Chart 1. Position Entry

Chart 1 CVS

As shown in the weekly chart above, CVS is in a strong uptrend and is pulling back from a new high. Ideally one would wait for the pullback to complete but the entry was based solely on fundamentals without any technical considerations.

There are several position management strategies that could be used here. A good strategy with strongly trending stocks is a trend following indicator known as the SAR indicator (which stands for Stop And Reverse). This indicator tracks the trend and alerts the investor when the trend might be reversing.

SAR Indicator

The SAR indicator needs its parameters altered to make it suitable for the longer term trends. The standard parameter values are (0.02,0.2) which is designed for short-term trading with daily charts - these do not work with investing time frames. Suitable parameter values for investing with trending stocks are (0.05,0.05) which are applied to a weekly chart.
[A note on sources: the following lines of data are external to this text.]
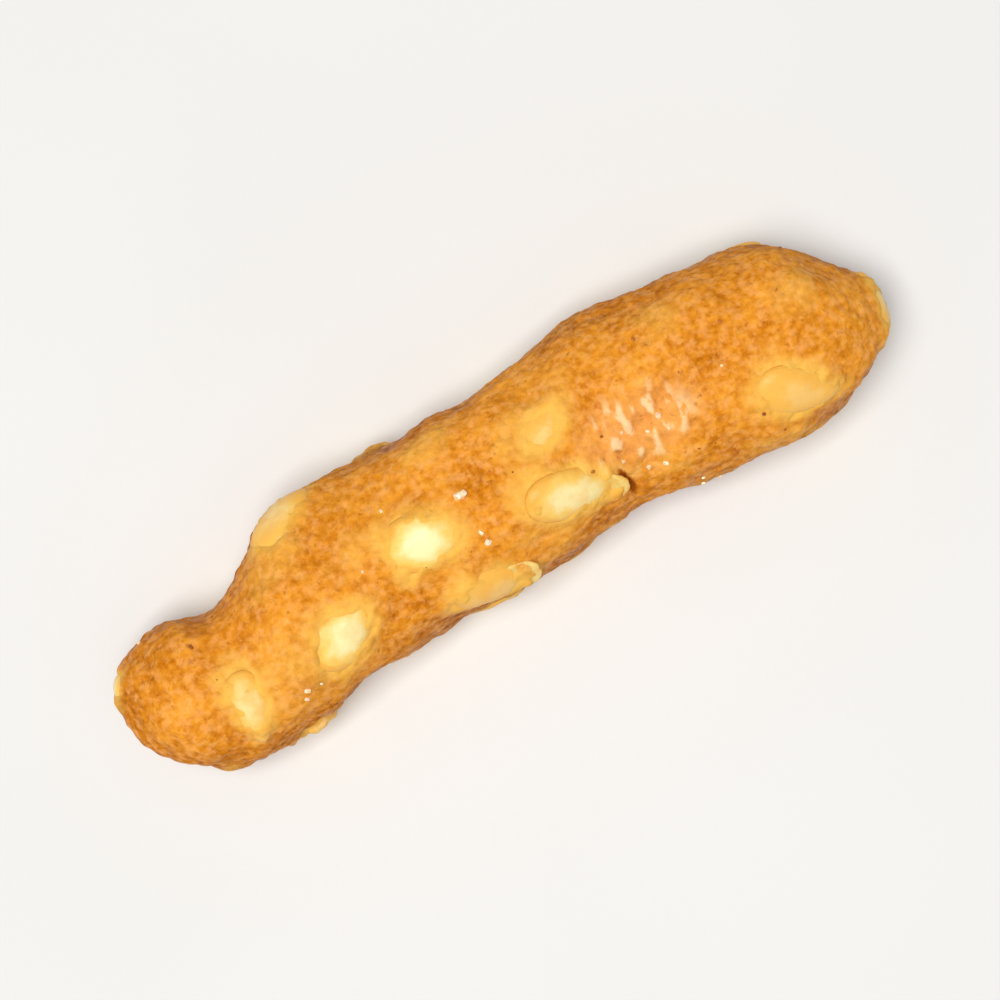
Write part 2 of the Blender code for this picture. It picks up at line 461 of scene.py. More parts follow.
class Graph:
    """A new material's node tree, with short calls that add nodes and join them."""

    def __init__(self, name: str) -> None:
        """Starts a material with its shader.

        Args:
            name: The material's name.
        """
        self.material = bpy.data.materials.new(name)
        self.material.use_nodes = True
        self.tree = self.material.node_tree
        self.shader = self.tree.nodes["Principled BSDF"]
        self.place = self.add("ShaderNodeTexCoord", {}).outputs["Object"]

    def feed(self, node: Node, inputs: dict) -> None:
        """Fills inputs of a node.

        Args:
            node: The node.
            inputs: A plain value or another node's output, by the input's name or number.
        """
        for name, value in inputs.items():
            if isinstance(value, NodeSocket):
                self.tree.links.new(value, node.inputs[name])
            else:
                node.inputs[name].default_value = value

    def add(self, kind: str, inputs: dict, **settings: object) -> Node:
        """Adds a node.

        Args:
            kind: Its type.
            inputs: What it is fed.
            settings: Its properties, by name.

        Returns:
            The node.
        """
        node = self.tree.nodes.new(kind)
        for name, value in settings.items():
            setattr(node, name, value)
        self.feed(node, inputs)
        return node

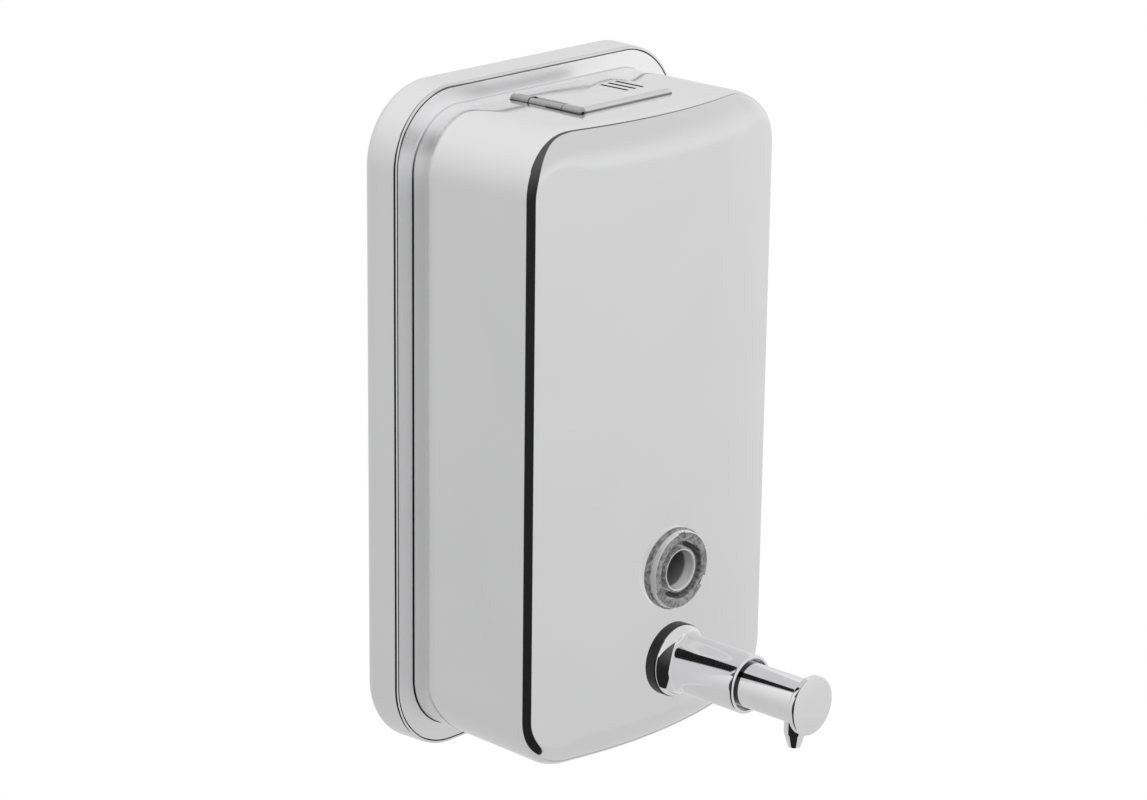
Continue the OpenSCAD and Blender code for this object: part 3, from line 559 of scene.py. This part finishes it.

Chart 1. is shown again in Chart 2. below with the SAR indicator applied.

Chart 2. SAR Indicator

Chart 2 CVS

The SAR Indicator plots a dot below the stock price while the stock is trending upwards and plots a dot above the stock price while the stock is in a downtrend.

SAR Indicator Exit Signal

An exit signal is given when the SAR indicator plots the dot above the stock price.

Chart 3. SAR indicator gives Exit Signal

Chart 3 CVS

The SAR indicator plots a dot above the stock price - this is an exit signal alerting the investor that the trend may be reversing. The investor could simply sell their stock on the next trading day.

However, closer examination of the chart reveals that CVS has pulled back and closed right at the potential support level. Technical analysis tells us that the stock may well bounce up from the support and that a stop should be placed below the support. This is in conflict with the SAR indicator which has given a signal to exit now.

Successful active investing involves analyzing the situation and coming up with a logical plan. While the investor could sell the stock there is a good chance that the stock may rally from here. The logical thing to do here is to place a fixed stop below the support and give the stock a chance to rally. Should CVS continue trading down and closes below the fixed stop then the stock should be sold. Sometimes it's worthwhile risking a few more dollars when the potential to make significantly more money is there.

The Uptrend Continues

A continuation of the uptrend is signaled when the SAR indicator plots the dot below the stock price.

Chart 4. The Uptrend Continues

Chart 4 CVS

Referring to Chart 4. above, the SAR indicator has plotted a dot below the stock price. This signals that the uptrend might be resuming after the pullback. The fixed stop is now removed and the uptrend is tracked with the SAR indicator for the next exit signal.

Chart 5. SAR Indicator Tracks the Uptrend

Chart 5 CVS

Referring to Chart 5. above, the SAR indicator continues to track the uptrend by plotting a dot below the stock price.

The position in CVS remains open and the unrealized gain is around 100% over a 17-month period.